The district court did not abuse its discretion when it precluded Manibusan from presenting evidence regarding his repayment of the loan. It was not relevant. See Fed.R.Evid. 402. “While an honest, good-faith belief in the truth of the misrepresentations may negate intent to defraud, a good-faith belief that the victim will be repaid and will sustain no loss is no defense at all.” United States v. Benny, 786 F.2d 1410, 1417 (9th Cir.1986).
Finally, the district court did not abuse its discretion by denying Manibu-san’s motion for a new trial based on alleged prosecutorial misconduct. See United States v. Murillo, 288 F.3d 1126, 1140 (9th Cir.2002).
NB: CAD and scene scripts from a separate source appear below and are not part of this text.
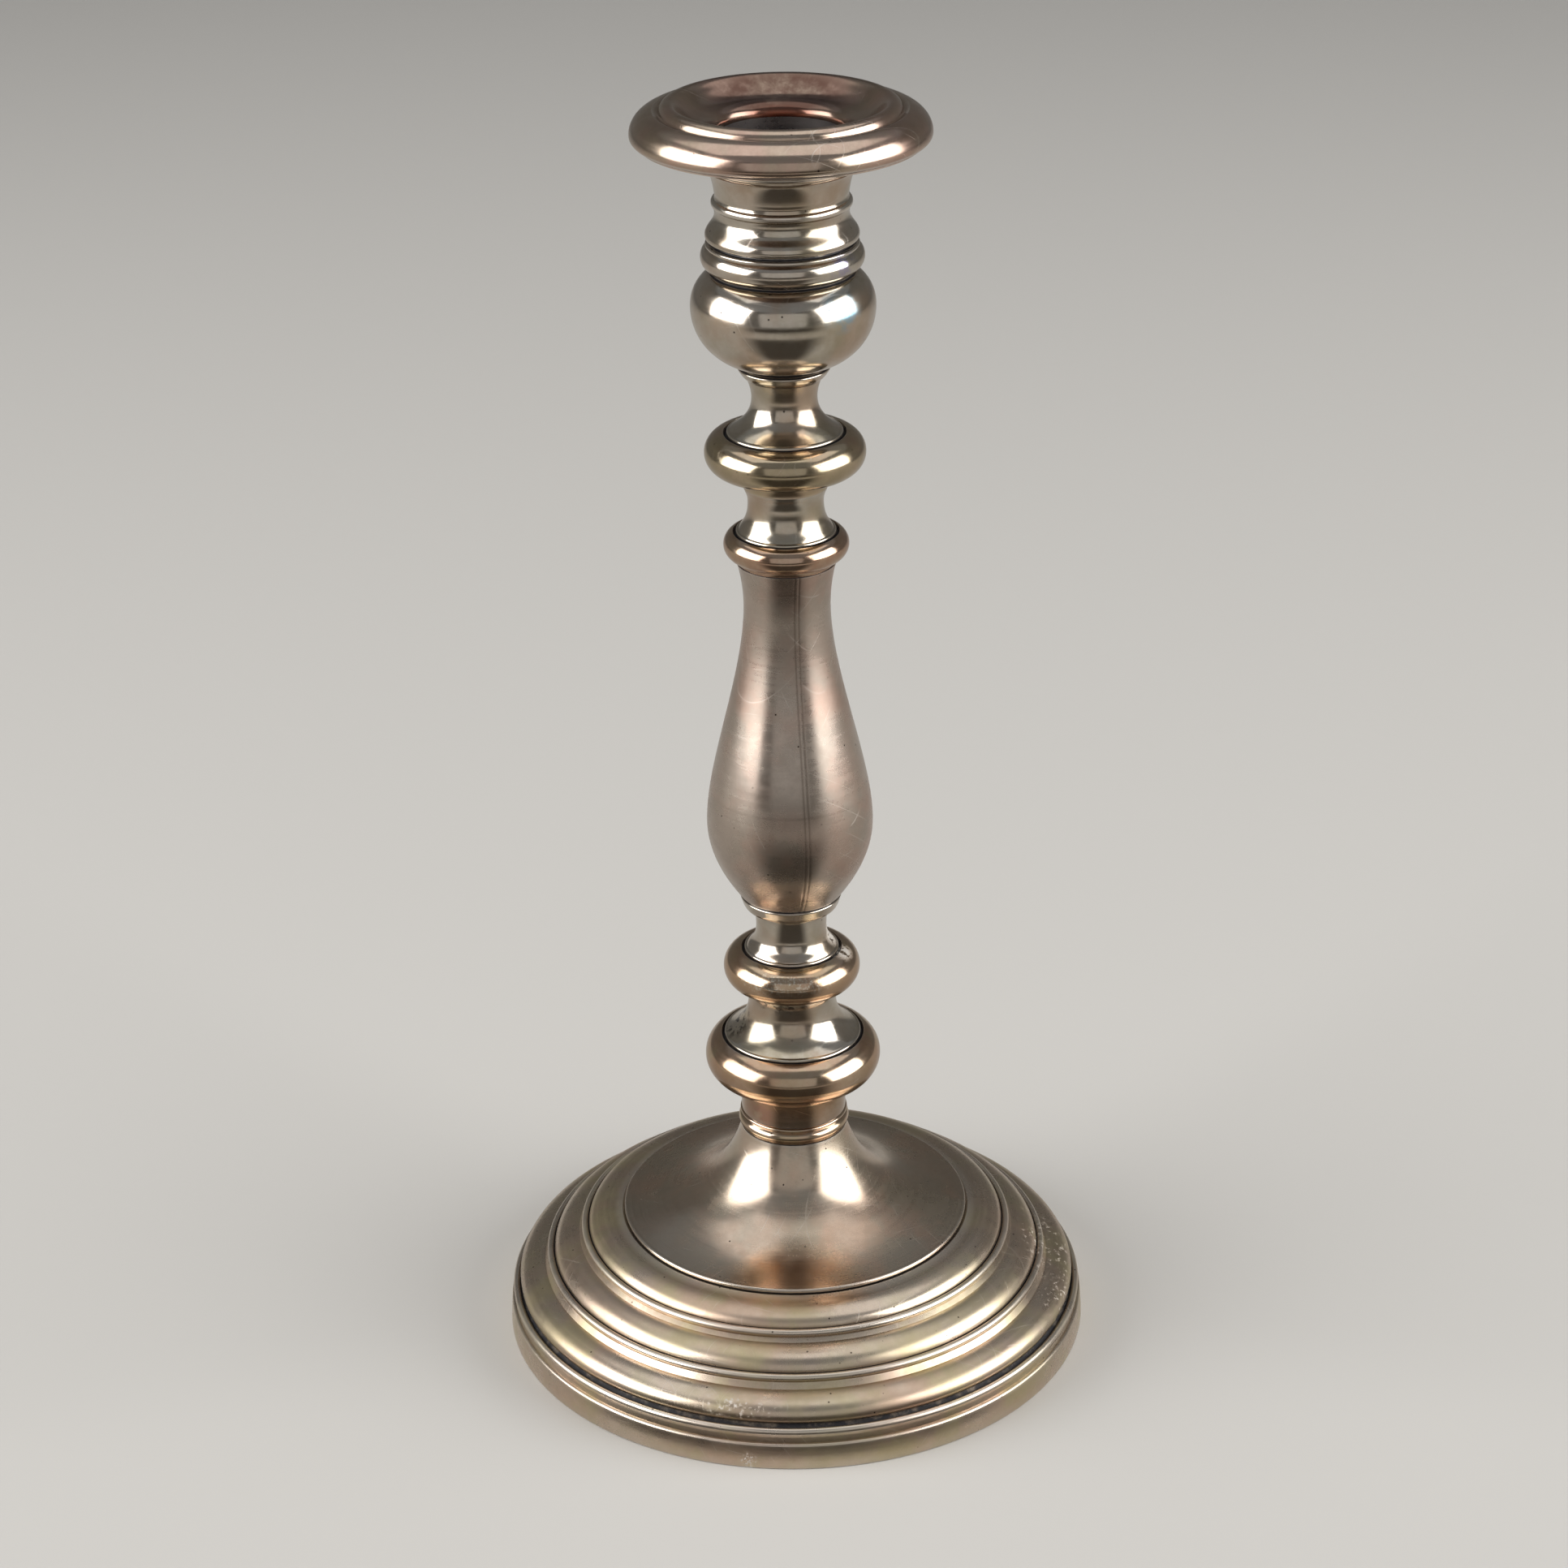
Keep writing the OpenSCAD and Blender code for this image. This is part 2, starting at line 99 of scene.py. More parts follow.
def arc(centre, a, b, start, end, count=24):
    angles = np.radians(np.linspace(start, end, count))
    return [(centre[0] + a * math.cos(t), centre[1] + b * math.sin(t)) for t in angles]


def curve(p, q, r, s, count=24):
    t = np.linspace(0, 1, count)[:, None]
    u = 1 - t
    p, q, r, s = (np.array(v, float) for v in (p, q, r, s))
    return [tuple(v) for v in u**3 * p + 3 * u * u * t * q + 3 * u * t * t * r + t**3 * s]


sheet = dict(wall=0.6, groove=0.5)  # thickness of the spun silver, and depth of the groove round a cup
wall = sheet["wall"]

footShape = dict(plinth=5.4, ledge=2.15, dishR=34.3, dishGap=0.9, widths=2.9, beads=1.7,
                 beadW=0.75, beadH=0.8, stepZ=(9.9, 15.3, 20.7), rise=(3.35, 3.8, 3.1), turn=(-18, 4, 4),
                 # How far below its step each fillet, bead and seat lies. The lowest bead stands clear.
                 filletDrop=(3.35, 0.95, 0.95), beadDrop=(2.3, 0.25, 0.25), seatDrop=(1.4, 0.1, 0.1),
                 innerDrop=(3.9, 1.6, 1.6))


def stepsOutline(k):
    footR, dishR, top = wide("foot_steps"), k["dishR"], tall("foot_steps")
    pitch = (footR - k["ledge"] - dishR - k["dishGap"]) / k["widths"]
    width = pitch - k["beads"]
    outside = [(footR - 0.3, 0)] + arc((footR - 0.35, 0.4), 0.35, 0.4, -60, 0, 6)
    outside += [(footR - 0.1, 2.0), (footR - 0.25, k["plinth"] - 1.2)]
    outside += arc((footR - 0.85, k["plinth"] - 0.6), 0.55, 0.6, 10, 95, 8)
    inside = [(footR - wall - 0.1, 0), (footR - wall - 0.4, k["plinth"] - wall)]
    for s, (z, rise) in enumerate(zip(k["stepZ"], k["rise"])):
        r = footR - k["ledge"] - s * pitch
        outside += [(r + 1.2, z - k["filletDrop"][s])]
        outside += arc((r + 0.7, z - k["beadDrop"][s]), k["beadW"], k["beadH"], -35, 160, 14)
        outside += [(r - 0.75, z - k["seatDrop"][s])]
        outside += arc((r - width, z), width, rise, k["turn"][s], 87, 32)
        inside += [(r - wall - 0.9, z - k["innerDrop"][s])]
        inside += arc((r - width, z - 0.3), width - wall - 0.9, rise - wall, 0, 80, 8)
    outside += [(dishR + 0.38, top + 0.05), (dishR + 0.3, top), (dishR - 2.6, top)]
    return outside, inside + [(dishR - 2.6, top - wall)]


def dishOutline(k):
    lip, rise, neckR = k["dishR"], tall("foot_dish"), k["neckR"]
    outside = [(lip - 0.15, 0)] + arc((lip - 0.4, 0.45), 0.4, 0.5, -45, 84, 10)
    outside += curve((lip - 0.55, 0.95), (lip * 0.62, 2.4), (neckR + 3.2, rise * 0.41),
                     (neckR + 0.1, rise), 64)
    inside = [(lip - 0.15 - 2 * wall, 0)]
    inside += curve((lip - 0.5 - 3 * wall, 0.6), (lip * 0.62 - wall, 1.8),
                    (neckR + 3.2 - wall, rise * 0.41 - wall), (neckR + 0.1 - wall, rise), 18)
    return outside, inside


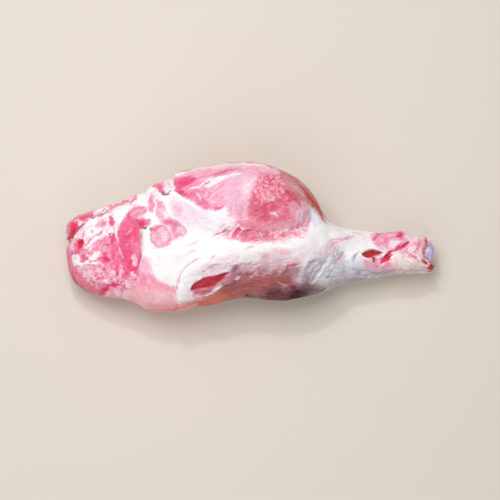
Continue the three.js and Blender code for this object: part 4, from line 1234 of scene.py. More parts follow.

Even if the prosecutor’s comments were improper, they did not amount to plain error that prejudiced Manibusan such that a new trial was necessary. See United States v. Falsia, 724 F.2d 1339, 1342 (9th Cir.1983). “Every slight excess of a prosecutor does not require that a verdict be overturned and a new trial ordered.” United States v. Yarbrough, 852 F.2d 1522, 1539 (9th Cir.1988). “A judge’s prompt corrective action in response to improper comments usually is sufficient to cure any problems arising from such improper comments.” United States v. Washington, 462 F.3d 1124, 1136 (9th Cir.2006). The prosecutor’s brief reference to Manibusan stealing money was cured by the judge’s prompt instruction thereafter informing the jury that Manibu-san had, in fact, settled the loan&emdash;this was sufficient to ameliorate any prejudice that may have resulted.